To really understand the Internet of Things (IoT) requires application, implementation, and execution in the real world. IEEE IoT recently launched a program to provide the IoT community an interactive platform on which to engage with use cases, service descriptions, business models, and reference implementations that will be key to developing a vibrant IoT industry. This is a fantastic opportunity for you to contribute to the IoT cause, as well as get excellent exposure for your projects and ideas.
New (York) Green Life
- ICT CityPulse
- transport, mobile, environment, energy
Sebastian lives in New York and works for NY City Council, Department of City Planning. He is currently dealing with a project whose main objectives are to design a new near-to-zero emission urban district in Brooklyn, to raise people's awareness about CO2 emission reduction policies as well as promoting environmentally sound lifestyles.

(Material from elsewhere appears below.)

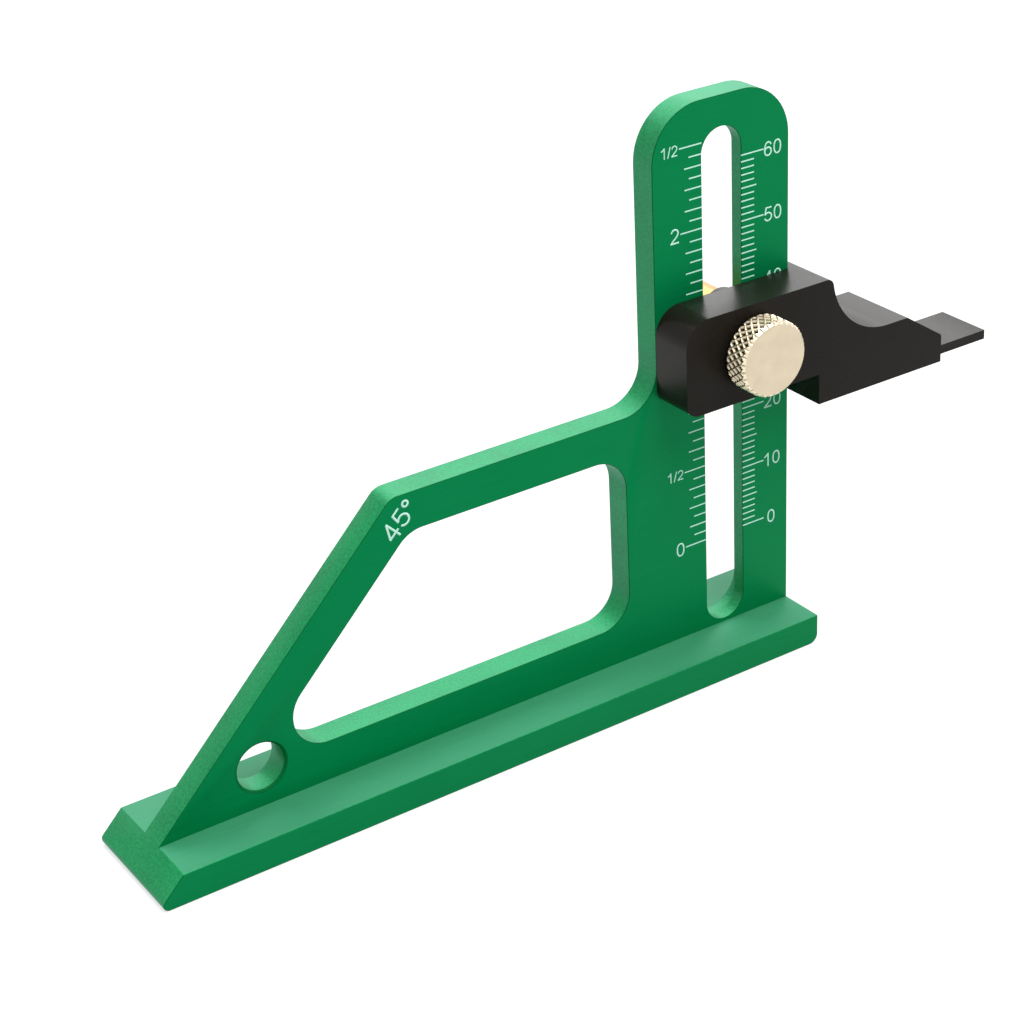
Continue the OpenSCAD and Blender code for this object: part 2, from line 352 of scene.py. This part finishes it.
class Tree:
    """A small geometry node tree under construction, with named inputs for its sizes."""

    def __init__(self, name, inputs):
        self.group = bpy.data.node_groups.new(name, "GeometryNodeTree")
        sockets = self.group.interface
        for label, kind in inputs:
            sockets.new_socket(name=label, in_out="INPUT", socket_type="NodeSocket" + kind)
        sockets.new_socket(name="Geometry", in_out="OUTPUT", socket_type="NodeSocketGeometry")
        self.size = self.group.nodes.new("NodeGroupInput").outputs
        self.result = self.group.nodes.new("NodeGroupOutput").inputs["Geometry"]

    def add(self, kind, values=None, **settings):
        node = self.group.nodes.new(kind)
        for key, value in settings.items():
            setattr(node, key, value)
        for socket, value in (values or {}).items():
            if isinstance(value, bpy.types.NodeSocket):
                self.group.links.new(value, node.inputs[socket])
            else:
                node.inputs[socket].default_value = value
        return node.outputs

    def math(self, operation, first, second=0.0):
        return self.add("ShaderNodeMath", {0: first, 1: second}, operation=operation)["Value"]

    def finish(self, geometry, material):
        real = self.add("GeometryNodeRealizeInstances", {"Geometry": geometry})["Geometry"]
        done = self.add("GeometryNodeSetMaterial", {"Geometry": real, "Material": material})
        self.group.links.new(done["Geometry"], self.result)
        return self.group


def mesh_of_tree(group, name, values, points=(), edges=()):
    """Runs a tree once, on nothing or on a drawing of edges; its result becomes a plain mesh."""
    drawing = bpy.data.meshes.new(name)
    drawing.from_pydata(points, edges, [])
    holder = bpy.data.objects.new(name, drawing)
    bpy.context.scene.collection.objects.link(holder)
    modifier = holder.modifiers.new(name, "NODES")
    modifier.node_group = group
    for item in group.interface.items_tree:
        if item.in_out == "INPUT" and item.name in values:
            modifier[item.identifier] = values[item.name]
    seen = holder.evaluated_get(bpy.context.evaluated_depsgraph_get())
    mesh = bpy.data.meshes.new_from_object(seen)
    mesh.name = name
    holder.modifiers.remove(modifier)
    bpy.data.objects.remove(holder)
    bpy.data.meshes.remove(drawing)
    return mesh


# ----------------------------------------------------------------- thumb screw

WRAP_INPUTS = [("Columns", "Int"), ("Rows", "Int"), ("Radius", "Float"), ("Length", "Float"),
               ("Depth", "Float"), ("Pit Floor", "Float"), ("Bevel", "Float"), ("Start", "Vector")]


def wrapped_surface(tree, lift_at):
    """A grid wrapped round the screw's axis, with a pit wherever lift_at is below a ridge's top.

    lift_at gives 1 on a crest and 0 in a root. Each point keeps how deep it lies as "pit"."""
    size = tree.size
    grid = tree.add("GeometryNodeMeshGrid", {
        "Size X": 1.0, "Size Y": 1.0,
        "Vertices X": tree.math("ADD", size["Columns"], 1.0),
        "Vertices Y": tree.math("ADD", size["Rows"], 1.0)})["Mesh"]
    place = tree.add("GeometryNodeInputPosition")["Position"]
    flat = tree.add("ShaderNodeSeparateXYZ", {"Vector": place})
    turn, along = tree.math("ADD", flat["X"], 0.5), tree.math("ADD", flat["Y"], 0.5)
    pit = tree.add("ShaderNodeMapRange", {
        "Value": lift_at(turn, along), "From Min": RIDGE_TOP, "From Max": size["Pit Floor"],
        "To Min": 0.0, "To Max": 1.0})["Result"]
    near_end = tree.math("MINIMUM", along, tree.math("SUBTRACT", 1.0, along))
    to_end = tree.math("MULTIPLY", near_end, size["Length"])
    bevel_cut = tree.math("MAXIMUM", tree.math("SUBTRACT", size["Bevel"], to_end), 0.0)
    pit_cut = tree.math("MULTIPLY", size["Depth"], pit)
    below = tree.math("DIVIDE", tree.math("SUBTRACT", pit_cut, bevel_cut), size["Depth"])
    grid = tree.add("GeometryNodeStoreNamedAttribute", {
        "Geometry": grid, "Name": "pit", "Value": tree.math("MAXIMUM", below, 0.0)},
        data_type="FLOAT", domain="POINT")["Geometry"]
    radius = tree.math("SUBTRACT", size["Radius"], tree.math("MAXIMUM", pit_cut, bevel_cut))
    angle = tree.math("MULTIPLY", turn, -2 * math.pi)
    wrapped = tree.add("ShaderNodeCombineXYZ", {
        "X": tree.math("MULTIPLY", radius, tree.math("COSINE", angle)),
        "Y": tree.math("MULTIPLY", along, size["Length"]),
        "Z": tree.math("MULTIPLY", radius, tree.math("SINE", angle))})["Vector"]
    moved = tree.add("ShaderNodeVectorMath", {0: wrapped, 1: size["Start"]}, operation="ADD")
    skin = tree.add("GeometryNodeSetPosition", {"Geometry": grid, "Position": moved["Vector"]})
    closed = tree.add("GeometryNodeMergeByDistance", {
        "Geometry": skin["Geometry"], "Distance": SEAM_WELD * MM})
    return tree.finish(closed["Geometry"], NICKEL_HIGHLIGHTED)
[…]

As other world megacities, New York is characterised by a massive daily stream of people and vehicles, and consequently the city's energy requirements are extremely high and its management very challenging. Nevertheless, New York is also a city that is investing a lot in urban green areas, shared gardens and socially innovative activities aimed at reducing the local community's carbon footprint collectively. Sebastian's idea is to develop an app that lets the end-user collect points, which can be converted into discount tickets for “green purchases”, that is buyings of goods labelled with a “NY carbon-neutral” certification. There are many ways to collect green points. One can, for instance, go bike-riding along specific urban green lanes / roads – provided with special magnets which produce energy whenever a bicycle passes by them. The more time a person walks / run / bikes along these energy-autonomous green paths, the more clean energy he/she produces, the more points he/she collects. Another way to gain points is to frequent places where innovative light bulbs are deployed and integrated with normal lighting poles. These bulbs, through an environmental sensor, signal the presence of either a high concentration of green house gases in the surrounding atmosphere (turning into red) or a low/very low level of GHG emissions around (turning into green). According to the colour of the emitted light, whenever an end-user approaches the area where these bulbs are installed, he/she gets either no points, in case of red, or a certain number of points, in case of green light. This way both small local businesses, local public bodies and citizens are pushed towards adopting lifestyles that are environmentally friendly and that are able to “provoke” the emission of green lights from the bulbs. By doing so, the district attracts more and more green points hunters, with great benefit for the local economy and livability.